### EXERCISE
Repeat every line below exactly as it reads.

### SUPPLIED INFORMATION
— START —

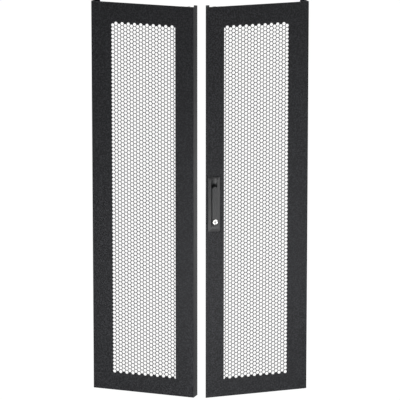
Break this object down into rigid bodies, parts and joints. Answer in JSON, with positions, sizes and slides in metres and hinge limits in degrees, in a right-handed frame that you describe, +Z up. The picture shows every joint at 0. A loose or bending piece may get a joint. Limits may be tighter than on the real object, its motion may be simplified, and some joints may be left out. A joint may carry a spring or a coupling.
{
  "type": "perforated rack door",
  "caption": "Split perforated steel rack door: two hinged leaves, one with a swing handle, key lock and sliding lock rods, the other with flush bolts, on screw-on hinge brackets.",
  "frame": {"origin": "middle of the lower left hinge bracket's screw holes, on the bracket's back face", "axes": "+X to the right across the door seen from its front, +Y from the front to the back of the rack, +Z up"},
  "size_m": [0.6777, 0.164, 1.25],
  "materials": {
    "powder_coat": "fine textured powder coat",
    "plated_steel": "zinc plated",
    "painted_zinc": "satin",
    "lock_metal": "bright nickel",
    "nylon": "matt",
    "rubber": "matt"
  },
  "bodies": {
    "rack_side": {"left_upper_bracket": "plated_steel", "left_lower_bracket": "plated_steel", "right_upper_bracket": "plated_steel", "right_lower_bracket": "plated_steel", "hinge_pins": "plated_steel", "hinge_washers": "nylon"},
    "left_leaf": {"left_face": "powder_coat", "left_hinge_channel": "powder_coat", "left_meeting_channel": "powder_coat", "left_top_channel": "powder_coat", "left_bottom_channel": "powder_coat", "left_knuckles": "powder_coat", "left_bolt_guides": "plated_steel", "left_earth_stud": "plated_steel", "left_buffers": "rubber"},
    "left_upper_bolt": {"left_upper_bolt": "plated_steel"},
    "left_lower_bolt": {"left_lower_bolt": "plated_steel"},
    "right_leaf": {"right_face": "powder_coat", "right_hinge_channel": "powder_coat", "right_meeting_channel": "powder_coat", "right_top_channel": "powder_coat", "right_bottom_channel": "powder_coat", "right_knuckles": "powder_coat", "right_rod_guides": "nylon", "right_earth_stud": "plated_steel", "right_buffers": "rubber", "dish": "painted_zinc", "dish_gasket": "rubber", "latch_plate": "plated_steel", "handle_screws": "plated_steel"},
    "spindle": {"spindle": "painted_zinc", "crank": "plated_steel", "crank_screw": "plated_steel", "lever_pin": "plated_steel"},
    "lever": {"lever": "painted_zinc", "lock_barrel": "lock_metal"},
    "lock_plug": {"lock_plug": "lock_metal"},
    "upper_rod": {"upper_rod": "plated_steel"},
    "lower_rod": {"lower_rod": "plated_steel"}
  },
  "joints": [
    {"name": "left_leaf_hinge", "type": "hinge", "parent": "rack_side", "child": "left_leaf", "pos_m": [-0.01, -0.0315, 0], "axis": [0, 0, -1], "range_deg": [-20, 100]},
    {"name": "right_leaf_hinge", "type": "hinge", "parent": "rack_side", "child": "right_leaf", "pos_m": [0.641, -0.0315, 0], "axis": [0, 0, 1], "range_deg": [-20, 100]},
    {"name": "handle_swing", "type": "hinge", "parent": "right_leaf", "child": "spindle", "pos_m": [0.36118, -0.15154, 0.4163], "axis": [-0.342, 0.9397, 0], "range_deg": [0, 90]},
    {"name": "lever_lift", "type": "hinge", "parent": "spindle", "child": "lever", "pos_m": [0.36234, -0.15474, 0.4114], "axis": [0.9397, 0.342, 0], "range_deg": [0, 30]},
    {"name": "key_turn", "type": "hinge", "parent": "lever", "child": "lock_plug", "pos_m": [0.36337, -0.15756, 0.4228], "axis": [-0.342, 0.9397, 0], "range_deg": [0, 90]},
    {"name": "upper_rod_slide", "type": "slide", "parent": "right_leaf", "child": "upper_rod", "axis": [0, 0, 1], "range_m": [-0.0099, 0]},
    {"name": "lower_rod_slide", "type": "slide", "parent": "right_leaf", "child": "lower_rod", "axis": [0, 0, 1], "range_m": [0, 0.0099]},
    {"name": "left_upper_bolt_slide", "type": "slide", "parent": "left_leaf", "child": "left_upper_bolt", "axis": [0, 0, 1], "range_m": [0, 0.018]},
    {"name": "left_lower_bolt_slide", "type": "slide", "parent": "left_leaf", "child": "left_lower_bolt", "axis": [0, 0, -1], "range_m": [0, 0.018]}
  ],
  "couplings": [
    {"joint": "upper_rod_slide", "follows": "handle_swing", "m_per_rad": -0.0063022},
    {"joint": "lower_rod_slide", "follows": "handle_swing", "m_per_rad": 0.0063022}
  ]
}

— END —

### RESULT FOR THIS TASK
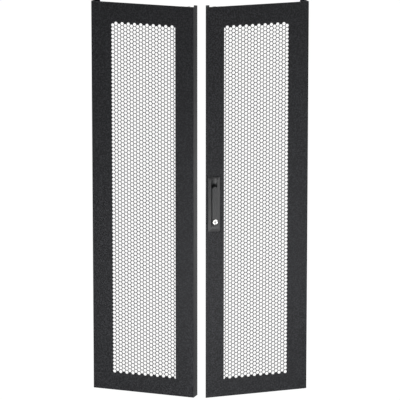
Break this object down into rigid bodies, parts and joints. Answer in JSON, with positions, sizes and slides in metres and hinge limits in degrees, in a right-handed frame that you describe, +Z up. The picture shows every joint at 0. A loose or bending piece may get a joint. Limits may be tighter than on the real object, its motion may be simplified, and some joints may be left out. A joint may carry a spring or a coupling.
{
  "type": "perforated rack door",
  "caption": "Split perforated steel rack door: two hinged leaves, one with a swing handle, key lock and sliding lock rods, the other with flush bolts, on screw-on hinge brackets.",
  "frame": {"origin": "middle of the lower left hinge bracket's screw holes, on the bracket's back face", "axes": "+X to the right across the door seen from its front, +Y from the front to the back of the rack, +Z up"},
  "size_m": [0.6777, 0.164, 1.25],
  "materials": {
    "powder_coat": "fine textured powder coat",
    "plated_steel": "zinc plated",
    "painted_zinc": "satin",
    "lock_metal": "bright nickel",
    "nylon": "matt",
    "rubber": "matt"
  },
  "bodies": {
    "rack_side": {"left_upper_bracket": "plated_steel", "left_lower_bracket": "plated_steel", "right_upper_bracket": "plated_steel", "right_lower_bracket": "plated_steel", "hinge_pins": "plated_steel", "hinge_washers": "nylon"},
    "left_leaf": {"left_face": "powder_coat", "left_hinge_channel": "powder_coat", "left_meeting_channel": "powder_coat", "left_top_channel": "powder_coat", "left_bottom_channel": "powder_coat", "left_knuckles": "powder_coat", "left_bolt_guides": "plated_steel", "left_earth_stud": "plated_steel", "left_buffers": "rubber"},
    "left_upper_bolt": {"left_upper_bolt": "plated_steel"},
    "left_lower_bolt": {"left_lower_bolt": "plated_steel"},
    "right_leaf": {"right_face": "powder_coat", "right_hinge_channel": "powder_coat", "right_meeting_channel": "powder_coat", "right_top_channel": "powder_coat", "right_bottom_channel": "powder_coat", "right_knuckles": "powder_coat", "right_rod_guides": "nylon", "right_earth_stud": "plated_steel", "right_buffers": "rubber", "dish": "painted_zinc", "dish_gasket": "rubber", "latch_plate": "plated_steel", "handle_screws": "plated_steel"},
    "spindle": {"spindle": "painted_zinc", "crank": "plated_steel", "crank_screw": "plated_steel", "lever_pin": "plated_steel"},
    "lever": {"lever": "painted_zinc", "lock_barrel": "lock_metal"},
    "lock_plug": {"lock_plug": "lock_metal"},
    "upper_rod": {"upper_rod": "plated_steel"},
    "lower_rod": {"lower_rod": "plated_steel"}
  },
  "joints": [
    {"name": "left_leaf_hinge", "type": "hinge", "parent": "rack_side", "child": "left_leaf", "pos_m": [-0.01, -0.0315, 0], "axis": [0, 0, -1], "range_deg": [-20, 100]},
    {"name": "right_leaf_hinge", "type": "hinge", "parent": "rack_side", "child": "right_leaf", "pos_m": [0.641, -0.0315, 0], "axis": [0, 0, 1], "range_deg": [-20, 100]},
    {"name": "handle_swing", "type": "hinge", "parent": "right_leaf", "child": "spindle", "pos_m": [0.36118, -0.15154, 0.4163], "axis": [-0.342, 0.9397, 0], "range_deg": [0, 90]},
    {"name": "lever_lift", "type": "hinge", "parent": "spindle", "child": "lever", "pos_m": [0.36234, -0.15474, 0.4114], "axis": [0.9397, 0.342, 0], "range_deg": [0, 30]},
    {"name": "key_turn", "type": "hinge", "parent": "lever", "child": "lock_plug", "pos_m": [0.36337, -0.15756, 0.4228], "axis": [-0.342, 0.9397, 0], "range_deg": [0, 90]},
    {"name": "upper_rod_slide", "type": "slide", "parent": "right_leaf", "child": "upper_rod", "axis": [0, 0, 1], "range_m": [-0.0099, 0]},
    {"name": "lower_rod_slide", "type": "slide", "parent": "right_leaf", "child": "lower_rod", "axis": [0, 0, 1], "range_m": [0, 0.0099]},
    {"name": "left_upper_bolt_slide", "type": "slide", "parent": "left_leaf", "child": "left_upper_bolt", "axis": [0, 0, 1], "range_m": [0, 0.018]},
    {"name": "left_lower_bolt_slide", "type": "slide", "parent": "left_leaf", "child": "left_lower_bolt", "axis": [0, 0, -1], "range_m": [0, 0.018]}
  ],
  "couplings": [
    {"joint": "upper_rod_slide", "follows": "handle_swing", "m_per_rad": -0.0063022},
    {"joint": "lower_rod_slide", "follows": "handle_swing", "m_per_rad": 0.0063022}
  ]
}